Zapad 2017 und die prekäre Sicherheitslage im Osten Europas
Vorbemerkung
Wer würde nicht liebend gern dem Krieg ein für allemal eine Absage erteilen und den Rüstungshaushalt auf Null fahren? Die folgende Analyse des Militärexperten Gustav Gressel negiert nicht den Wunsch nach Frieden. Sie stellt allerdings die Vorstellung in Frage, dass der Frieden in Europa gesichert wird, wenn nur die NATO radikal abrüstet. Gressel analysiert die Logik hinter den jüngsten russischen Großmanövern an der Ostflanke der NATO, und seine Schlussfolgerungen sind beunruhigend: Russland demonstriert seine Fähigkeit, innerhalb kurzer Frist die baltischen Staaten und Polen zu überrollen. Ob dieses Szenario ernsthaft erwogen wird, wissen wir nicht. Es dient aber so oder so zur Einschüchterung der Länder in der „näheren Nachbarschaft“ Russlands. Es geht um die Demonstration, wozu Russland in der Lage wäre, wenn es will – und um den Test, wie ernst es die NATO mit ihrer Beistandsgarantie für alle ihre Mitglieder meint. Gressel analysiert detailliert die militärischen Kapazitäten auf beiden Seiten. Dabei geht es nicht nur um die Zahl der Soldaten, Panzer und Flugzeuge, sondern um die tatsächliche Kampffähigkeit dieser Truppen. Dabei schält sich ein klarer Vorteil der russischen Seite heraus. Welche Schlussfolgerungen sollten wir daraus ziehen? Muss der Westen seine militärischen Fähigkeiten wieder stärken, um die russische Führung schon im Vorfeld abzuschrecken, die Operation Krim und die Intervention in der Ostukraine anderswo zu wiederholen? Und was sind wir der Sicherheit unserer mittel-osteuropäischen Nachbarn schuldig? Die Debatte ist eröffnet.
Gustav C. Gressel
Wer rasselt mit dem Säbel?
Zapad 2017 und die prekäre Sicherheitslage im Osten Europas
Vom 14. bis zum 20. September 2017 übten russische und weißrussische Soldaten an der polnisch-litauischen Grenze den „Verteidigungsfall“. Das offizielle Manöverskript ist bizarr, passt jedoch in die üblichen Narrative russischer Manöver: „Separatisten“ aus drei fiktiven Nachbarstaaten dringen nach Weißrussland vor, unterstützt von starken Luftstreitkräften der NATO. Der Russischen Armee gelingt es durch die rasche Mobilisierung schnell verlegbarer Kräfte, den Angriff zu stoppen, die „Terroristen“ einzukreisen und den russischen Luftraum gegen Feindangriffe abzuschotten. Dass im Zuge dieses „rein defensiven“ Manövers die drei fiktiven Staaten, aus denen die vermeintlichen „Terroristen“ stammen (welche nicht zufällig an Polen, Litauen und Lettland erinnern), zerschlagen und besetzt werden, wird nur am Rande erwähnt.

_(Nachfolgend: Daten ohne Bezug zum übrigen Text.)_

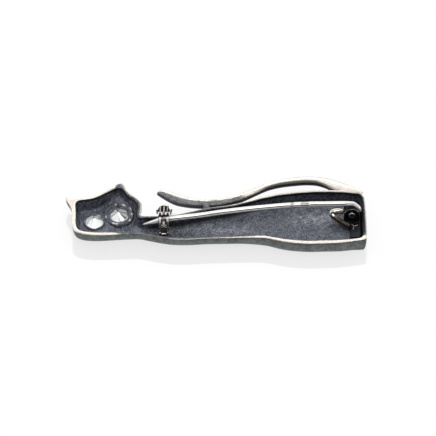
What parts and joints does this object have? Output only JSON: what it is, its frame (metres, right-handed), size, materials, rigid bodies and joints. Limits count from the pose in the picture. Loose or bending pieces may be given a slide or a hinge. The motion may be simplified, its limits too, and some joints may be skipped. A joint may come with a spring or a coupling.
{
  "type": "cat brooch",
  "caption": "Hollow cast cat brooch lying face down, with crystal eyes, a tail along its back, a riveted pin and a rotating safety catch.",
  "frame": {"origin": "centre of the bounding box, on the plane that the face-down brooch rests on", "axes": "+X along the body from head to rump, +Y towards the tail side, +Z out of the hollow back, which carries the pin"},
  "size_m": [0.0598, 0.0189, 0.007],
  "materials": {
    "oxidised_silver": "oxidised cast silver, polished rims",
    "dark_findings": "oxidised silver",
    "bright_findings": "satin silver",
    "pin_wire": "drawn wire",
    "crystal": "faceted, clear"
  },
  "bodies": {
    "shell": {"head_shell": "oxidised_silver", "body_shell": "oxidised_silver", "tail": "oxidised_silver", "tail_solder_bead": "oxidised_silver", "eye_collar_left": "oxidised_silver", "eye_collar_right": "oxidised_silver", "eye_crystal_left": "crystal", "eye_crystal_right": "crystal", "hinge_base": "dark_findings", "hinge_cheek_near": "dark_findings", "hinge_cheek_far": "dark_findings", "hinge_rivet": "bright_findings", "hinge_tongue": "dark_findings", "catch_base": "bright_findings", "catch_ring_left": "bright_findings", "catch_ring_right": "bright_findings"},
    "pin": {"pin_stem": "pin_wire"},
    "catch": {"catch_rotor": "bright_findings", "catch_tab": "bright_findings"}
  },
  "joints": [
    {"name": "pin_hinge", "type": "hinge", "parent": "shell", "child": "pin", "pos_m": [0.027, 0.00015, 0.00305], "axis": [0, 1, 0], "range_deg": [0, 45]},
    {"name": "catch_turn", "type": "hinge", "parent": "shell", "child": "catch", "pos_m": [-0.01035, -0.00385, 0.00455], "axis": [1, 0, 0], "range_deg": [0, 90]}
  ]
}
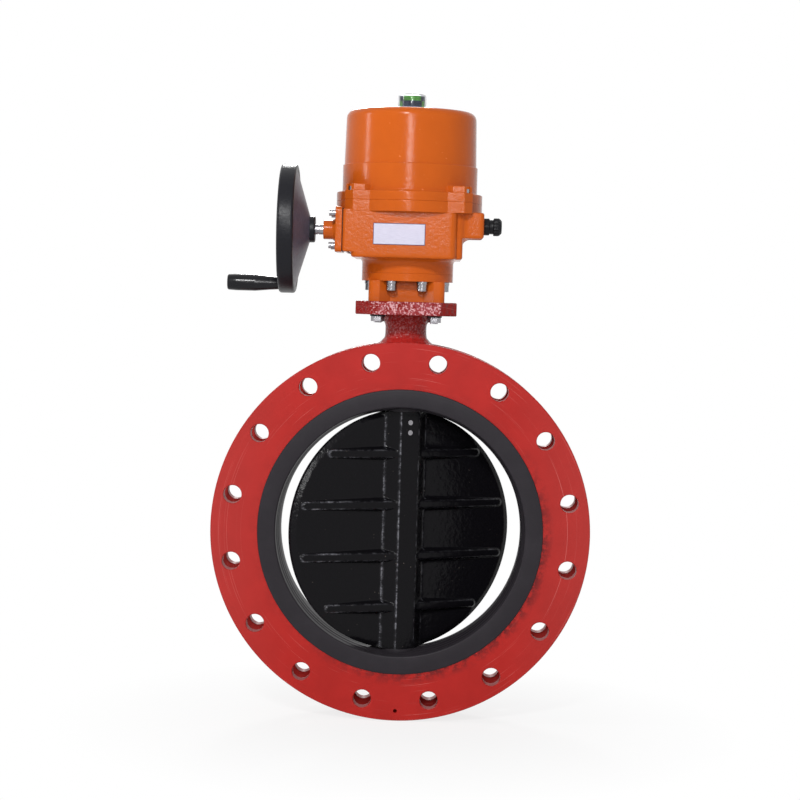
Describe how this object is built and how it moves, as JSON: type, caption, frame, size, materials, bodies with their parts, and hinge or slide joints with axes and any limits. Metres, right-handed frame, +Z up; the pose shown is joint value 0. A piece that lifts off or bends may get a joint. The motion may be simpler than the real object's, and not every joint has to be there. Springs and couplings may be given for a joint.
{
  "type": "motorised butterfly valve",
  "caption": "Double-flanged butterfly valve with a rubber seat, a ribbed disc, an electric quarter-turn actuator and a side handwheel.",
  "frame": {"origin": "centre of the front pipe flange's face, on the pipe's axis", "axes": "+Y along the pipe from the front flange to the rear one, +Z up along the stem to the actuator, +X away from the handwheel"},
  "size_m": [0.597, 0.265, 0.9868],
  "materials": {
    "red_paint": "oxide-red enamel over cast iron, slightly rough",
    "seat_rubber": "moulded black EPDM, matt",
    "disc_coating": "glossy black coating over ductile iron",
    "stainless_steel": "turned stainless steel",
    "machined_steel": "machined carbon steel, oiled",
    "bronze": "machined bearing bronze",
    "seal_rubber": "black nitrile rubber",
    "orange_paint": "orange powder coat over die-cast metal",
    "black_oxide_steel": "black oxide steel",
    "zinc_plate": "zinc-plated sheet steel",
    "motor_paint": "dark grey enamel",
    "cast_aluminium": "cast aluminium",
    "copper_winding": "varnished copper winding",
    "ivory_plastic": "moulded ivory nylon",
    "black_plastic": "glossy black phenolic",
    "gland_plastic": "black moulded nylon",
    "clear_plastic": "clear polycarbonate",
    "navy_plastic": "moulded dark blue plastic",
    "green_plastic": "moulded green plastic",
    "black_paint": "black satin powder coat over cast aluminium",
    "plate_aluminium": "satin aluminium, bare"
  },
  "bodies": {
    "valve": {"valve_body": "red_paint", "seat_liner": "seat_rubber", "upper_bush": "bronze", "middle_bush": "bronze", "lower_bush": "bronze", "stem_seal": "seal_rubber", "stem_retainer": "stainless_steel", "bottom_plug": "machined_steel", "mounting_spool": "orange_paint", "plate_studs": "stainless_steel", "plate_nuts": "stainless_steel", "plate_washers": "black_oxide_steel", "spool_screws": "stainless_steel", "spool_screw_washers": "stainless_steel", "gear_housing": "orange_paint", "side_cover": "orange_paint", "side_cover_gasket": "seal_rubber", "side_cover_screws": "stainless_steel", "shaft_seal": "seal_rubber", "worm_bushes": "bronze", "output_bushes": "bronze", "idler_pin": "stainless_steel", "gear_plate": "zinc_plate", "gear_plate_screws": "stainless_steel", "gear_frame": "zinc_plate", "motor_bracket": "zinc_plate", "motor_case": "motor_paint", "motor_end_cap": "cast_aluminium", "motor_stator": "copper_winding", "limit_switches": "black_plastic", "terminal_block": "ivory_plastic", "capacitor": "cast_aluminium", "cover": "orange_paint", "cover_seal": "seal_rubber", "cover_screws": "stainless_steel", "indicator_dome": "clear_plastic", "cable_gland": "gland_plastic", "nameplate": "plate_aluminium"},
    "disc_train": {"disc": "disc_coating", "disc_pins": "stainless_steel", "upper_stem": "stainless_steel", "lower_stem": "stainless_steel", "stem_key": "machined_steel", "drive_coupling": "machined_steel", "output_shaft": "machined_steel", "worm_wheel": "bronze", "indicator_shaft": "stainless_steel", "limit_cams": "ivory_plastic", "indicator_drum": "navy_plastic", "indicator_flags": "green_plastic"},
    "worm_train": {"worm_shaft": "stainless_steel", "worm": "machined_steel", "worm_shaft_gear": "machined_steel", "handwheel": "black_paint", "handwheel_nut": "stainless_steel", "handle_spindle": "stainless_steel"},
    "grip": {"handle_grip": "black_plastic"},
    "idler": {"idler_gear": "machined_steel"},
    "rotor": {"motor_rotor": "machined_steel", "motor_pinion": "machined_steel"}
  },
  "joints": [
    {"name": "disc_turn", "type": "hinge", "parent": "valve", "child": "disc_train", "pos_m": [0, 0.051, 0], "axis": [0, 0, 1], "range_deg": [-26, 64]},
    {"name": "worm_turn", "type": "hinge", "parent": "valve", "child": "worm_train", "pos_m": [0, 0.001, 0.471], "axis": [1, 0, 0], "range_deg": [-2304, 936]},
    {"name": "grip_spin", "type": "hinge", "parent": "worm_train", "child": "grip", "pos_m": [-0.24, 0.001, 0.3855], "axis": [1, 0, 0], "continuous": true},
    {"name": "idler_turn", "type": "hinge", "parent": "valve", "child": "idler", "pos_m": [-0.05, 0.001, 0.515], "axis": [1, 0, 0], "range_deg": [-2496, 6144]},
    {"name": "rotor_turn", "type": "hinge", "parent": "valve", "child": "rotor", "pos_m": [0, 0.001, 0.5475], "axis": [1, 0, 0], "range_deg": [-20480, 8320]}
  ],
  "couplings": [
    {"joint": "worm_turn", "follows": "disc_turn", "ratio": -36},
    {"joint": "idler_turn", "follows": "disc_turn", "ratio": 96},
    {"joint": "rotor_turn", "follows": "disc_turn", "ratio": -320}
  ]
}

Dieses Drehbuch ist nicht nur aus politischen Gründen bizarr – wer glaubt im Ernst, dass die NATO polnisch-litauischen „Separatisten“ in Weißrussland militärisch beispringen und damit einen Krieg mit Russland riskieren würde? Es ist auch militärisch unstimmig. Sinn macht es erst, wenn man das offizielle Narrativ genauer durchleuchtet : Die baltischen Separatisten sind eine reine Erfindung der Kreml-Propaganda und dienen nur der Legitimation für einen Angriffskrieg. Die schnell verlegten Luftlande- und Spezialkräfte erwischen die NATO auf kaltem Fuße und erobern blitzartig die baltischen Staaten und Ostpolen. Die russischen Luftverteidigungskräfte schlagen dann NATO-Luftangriffe zurück, die wohl die erste Reaktion des Bündnisses auf die handstreichartige Besetzung einiger ihrer Mitgliedsländer gewesen wären. Dann ist das Szenario wieder stimmig und macht auch militärisch „Sinn“. Allerdings verliert dann das Manöver auch jedes defensive Feigenblatt. Die angebliche Bedrohung aus dem Westen ist nur der Vorwand für eine offensive, auf territoriale Eroberung ausgerichtete Militärstrategie.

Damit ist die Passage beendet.